**REQUEST**
Retype everything from the line that contains "box = body.Shape.optimalBoundingBox(False, False)" down to the line that contains "obj.matrix_parent_inverse = Matrix.Identity(4)", inclusive, without altering or adding anything.

**GIVEN INFORMATION**

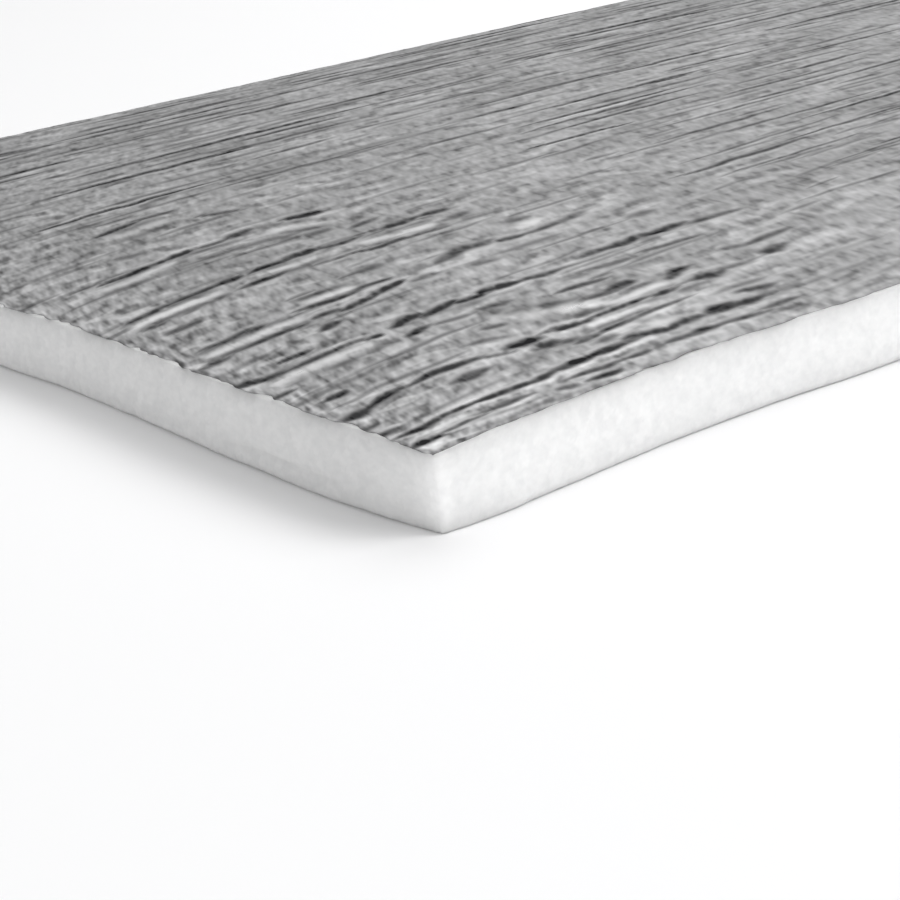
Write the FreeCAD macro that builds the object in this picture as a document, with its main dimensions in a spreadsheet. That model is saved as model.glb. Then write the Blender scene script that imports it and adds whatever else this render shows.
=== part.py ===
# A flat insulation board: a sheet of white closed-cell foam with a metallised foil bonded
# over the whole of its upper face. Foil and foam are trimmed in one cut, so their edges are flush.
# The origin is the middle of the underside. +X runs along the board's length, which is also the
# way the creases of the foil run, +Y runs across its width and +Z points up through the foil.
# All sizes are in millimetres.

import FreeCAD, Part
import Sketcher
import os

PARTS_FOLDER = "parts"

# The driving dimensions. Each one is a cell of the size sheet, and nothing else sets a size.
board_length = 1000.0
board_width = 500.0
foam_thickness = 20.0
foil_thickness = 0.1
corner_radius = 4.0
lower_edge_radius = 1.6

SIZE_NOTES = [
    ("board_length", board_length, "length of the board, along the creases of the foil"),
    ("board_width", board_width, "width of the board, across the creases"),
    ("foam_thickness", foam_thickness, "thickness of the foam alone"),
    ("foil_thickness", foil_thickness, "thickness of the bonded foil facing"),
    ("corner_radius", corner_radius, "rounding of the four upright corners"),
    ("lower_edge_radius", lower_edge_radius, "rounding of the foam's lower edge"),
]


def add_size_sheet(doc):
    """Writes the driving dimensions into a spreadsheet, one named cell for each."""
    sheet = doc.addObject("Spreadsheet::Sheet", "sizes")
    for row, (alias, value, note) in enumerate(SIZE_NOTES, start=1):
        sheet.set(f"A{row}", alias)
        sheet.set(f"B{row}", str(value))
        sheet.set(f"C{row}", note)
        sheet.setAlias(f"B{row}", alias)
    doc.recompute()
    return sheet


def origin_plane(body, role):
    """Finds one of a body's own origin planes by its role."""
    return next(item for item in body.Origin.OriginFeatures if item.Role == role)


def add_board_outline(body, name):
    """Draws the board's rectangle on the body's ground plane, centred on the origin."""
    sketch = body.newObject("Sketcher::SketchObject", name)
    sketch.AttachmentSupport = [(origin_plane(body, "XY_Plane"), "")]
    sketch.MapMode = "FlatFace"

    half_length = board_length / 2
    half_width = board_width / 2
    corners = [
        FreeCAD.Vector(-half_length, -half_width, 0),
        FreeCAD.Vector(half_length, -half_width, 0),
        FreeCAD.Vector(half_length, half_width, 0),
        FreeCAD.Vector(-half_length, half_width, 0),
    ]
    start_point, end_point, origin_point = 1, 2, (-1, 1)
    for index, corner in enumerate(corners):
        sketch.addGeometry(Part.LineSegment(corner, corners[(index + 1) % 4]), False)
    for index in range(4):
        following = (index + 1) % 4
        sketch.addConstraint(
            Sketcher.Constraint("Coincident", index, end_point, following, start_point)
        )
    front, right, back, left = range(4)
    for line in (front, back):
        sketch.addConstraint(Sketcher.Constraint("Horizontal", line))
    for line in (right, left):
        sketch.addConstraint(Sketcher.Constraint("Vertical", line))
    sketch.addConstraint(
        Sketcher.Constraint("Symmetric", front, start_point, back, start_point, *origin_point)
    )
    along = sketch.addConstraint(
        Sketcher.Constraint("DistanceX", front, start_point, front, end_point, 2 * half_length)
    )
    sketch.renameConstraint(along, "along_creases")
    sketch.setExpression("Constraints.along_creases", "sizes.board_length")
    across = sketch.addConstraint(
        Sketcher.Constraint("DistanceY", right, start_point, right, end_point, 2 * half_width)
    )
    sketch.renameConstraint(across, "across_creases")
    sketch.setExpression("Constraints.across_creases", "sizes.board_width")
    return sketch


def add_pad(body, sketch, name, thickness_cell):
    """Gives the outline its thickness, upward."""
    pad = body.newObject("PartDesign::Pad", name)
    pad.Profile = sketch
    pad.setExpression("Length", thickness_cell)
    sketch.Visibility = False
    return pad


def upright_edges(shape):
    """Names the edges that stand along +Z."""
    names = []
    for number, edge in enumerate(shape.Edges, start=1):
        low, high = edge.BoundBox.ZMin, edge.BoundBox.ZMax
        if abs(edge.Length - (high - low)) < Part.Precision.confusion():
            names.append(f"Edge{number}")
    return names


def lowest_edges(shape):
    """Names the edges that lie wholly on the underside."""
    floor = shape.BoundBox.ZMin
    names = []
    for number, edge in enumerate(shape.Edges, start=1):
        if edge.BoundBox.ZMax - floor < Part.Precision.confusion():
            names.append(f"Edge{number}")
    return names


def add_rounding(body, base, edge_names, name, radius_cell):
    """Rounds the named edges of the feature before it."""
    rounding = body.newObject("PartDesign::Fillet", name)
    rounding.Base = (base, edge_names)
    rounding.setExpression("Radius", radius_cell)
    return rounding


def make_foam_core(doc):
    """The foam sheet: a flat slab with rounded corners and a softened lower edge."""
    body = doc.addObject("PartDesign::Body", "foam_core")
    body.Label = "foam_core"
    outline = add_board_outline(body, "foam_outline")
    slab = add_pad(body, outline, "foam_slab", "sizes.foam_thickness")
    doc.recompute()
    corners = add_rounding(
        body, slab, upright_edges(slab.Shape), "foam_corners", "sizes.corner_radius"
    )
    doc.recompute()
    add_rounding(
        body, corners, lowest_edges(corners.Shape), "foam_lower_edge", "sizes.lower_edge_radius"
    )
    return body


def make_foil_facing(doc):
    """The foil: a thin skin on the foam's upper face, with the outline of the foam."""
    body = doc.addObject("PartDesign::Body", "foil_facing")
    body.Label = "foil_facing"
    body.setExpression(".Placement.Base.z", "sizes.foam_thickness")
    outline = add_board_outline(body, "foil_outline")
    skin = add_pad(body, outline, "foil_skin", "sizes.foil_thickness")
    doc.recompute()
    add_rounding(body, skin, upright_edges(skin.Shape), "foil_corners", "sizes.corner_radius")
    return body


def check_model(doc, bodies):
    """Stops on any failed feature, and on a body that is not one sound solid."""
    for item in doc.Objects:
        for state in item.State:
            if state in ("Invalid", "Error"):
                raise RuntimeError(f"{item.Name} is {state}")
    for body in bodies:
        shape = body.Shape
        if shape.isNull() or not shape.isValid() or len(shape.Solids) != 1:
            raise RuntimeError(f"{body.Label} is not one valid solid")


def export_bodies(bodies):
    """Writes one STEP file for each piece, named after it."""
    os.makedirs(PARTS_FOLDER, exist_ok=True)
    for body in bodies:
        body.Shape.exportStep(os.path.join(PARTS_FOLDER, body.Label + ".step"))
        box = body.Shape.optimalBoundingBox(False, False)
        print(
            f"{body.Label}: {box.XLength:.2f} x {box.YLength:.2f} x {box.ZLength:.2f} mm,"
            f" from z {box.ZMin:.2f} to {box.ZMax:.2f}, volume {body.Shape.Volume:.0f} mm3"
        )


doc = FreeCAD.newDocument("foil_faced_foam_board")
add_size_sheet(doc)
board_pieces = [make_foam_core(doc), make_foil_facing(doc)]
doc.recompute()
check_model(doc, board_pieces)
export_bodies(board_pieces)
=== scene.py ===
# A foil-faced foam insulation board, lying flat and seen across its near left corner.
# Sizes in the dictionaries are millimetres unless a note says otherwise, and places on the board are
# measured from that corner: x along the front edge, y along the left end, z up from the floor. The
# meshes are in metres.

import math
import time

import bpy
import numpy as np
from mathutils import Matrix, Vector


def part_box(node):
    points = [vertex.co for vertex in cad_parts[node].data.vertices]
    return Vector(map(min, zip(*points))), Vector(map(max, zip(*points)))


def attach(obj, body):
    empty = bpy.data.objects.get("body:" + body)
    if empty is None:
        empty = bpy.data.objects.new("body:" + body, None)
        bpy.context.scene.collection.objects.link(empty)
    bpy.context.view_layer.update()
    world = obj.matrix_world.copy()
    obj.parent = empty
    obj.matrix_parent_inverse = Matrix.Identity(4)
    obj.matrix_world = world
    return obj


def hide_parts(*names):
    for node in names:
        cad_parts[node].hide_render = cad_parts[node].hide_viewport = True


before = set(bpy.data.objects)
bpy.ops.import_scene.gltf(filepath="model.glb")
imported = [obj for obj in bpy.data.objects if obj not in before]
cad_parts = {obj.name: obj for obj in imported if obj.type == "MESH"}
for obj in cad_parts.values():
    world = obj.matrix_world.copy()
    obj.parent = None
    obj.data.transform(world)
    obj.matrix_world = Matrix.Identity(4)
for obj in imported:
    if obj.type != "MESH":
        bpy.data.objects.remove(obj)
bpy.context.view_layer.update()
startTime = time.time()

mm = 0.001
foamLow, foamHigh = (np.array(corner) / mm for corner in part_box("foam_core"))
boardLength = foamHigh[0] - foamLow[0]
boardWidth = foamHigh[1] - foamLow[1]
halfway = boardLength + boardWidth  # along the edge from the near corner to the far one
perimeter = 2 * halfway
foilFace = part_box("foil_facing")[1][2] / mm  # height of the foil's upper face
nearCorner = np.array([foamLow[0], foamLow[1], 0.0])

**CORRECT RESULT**
        box = body.Shape.optimalBoundingBox(False, False)
        print(
            f"{body.Label}: {box.XLength:.2f} x {box.YLength:.2f} x {box.ZLength:.2f} mm,"
            f" from z {box.ZMin:.2f} to {box.ZMax:.2f}, volume {body.Shape.Volume:.0f} mm3"
        )


doc = FreeCAD.newDocument("foil_faced_foam_board")
add_size_sheet(doc)
board_pieces = [make_foam_core(doc), make_foil_facing(doc)]
doc.recompute()
check_model(doc, board_pieces)
export_bodies(board_pieces)
=== scene.py ===
# A foil-faced foam insulation board, lying flat and seen across its near left corner.
# Sizes in the dictionaries are millimetres unless a note says otherwise, and places on the board are
# measured from that corner: x along the front edge, y along the left end, z up from the floor. The
# meshes are in metres.

import math
import time

import bpy
import numpy as np
from mathutils import Matrix, Vector


def part_box(node):
    points = [vertex.co for vertex in cad_parts[node].data.vertices]
    return Vector(map(min, zip(*points))), Vector(map(max, zip(*points)))


def attach(obj, body):
    empty = bpy.data.objects.get("body:" + body)
    if empty is None:
        empty = bpy.data.objects.new("body:" + body, None)
        bpy.context.scene.collection.objects.link(empty)
    bpy.context.view_layer.update()
    world = obj.matrix_world.copy()
    obj.parent = empty
    obj.matrix_parent_inverse = Matrix.Identity(4)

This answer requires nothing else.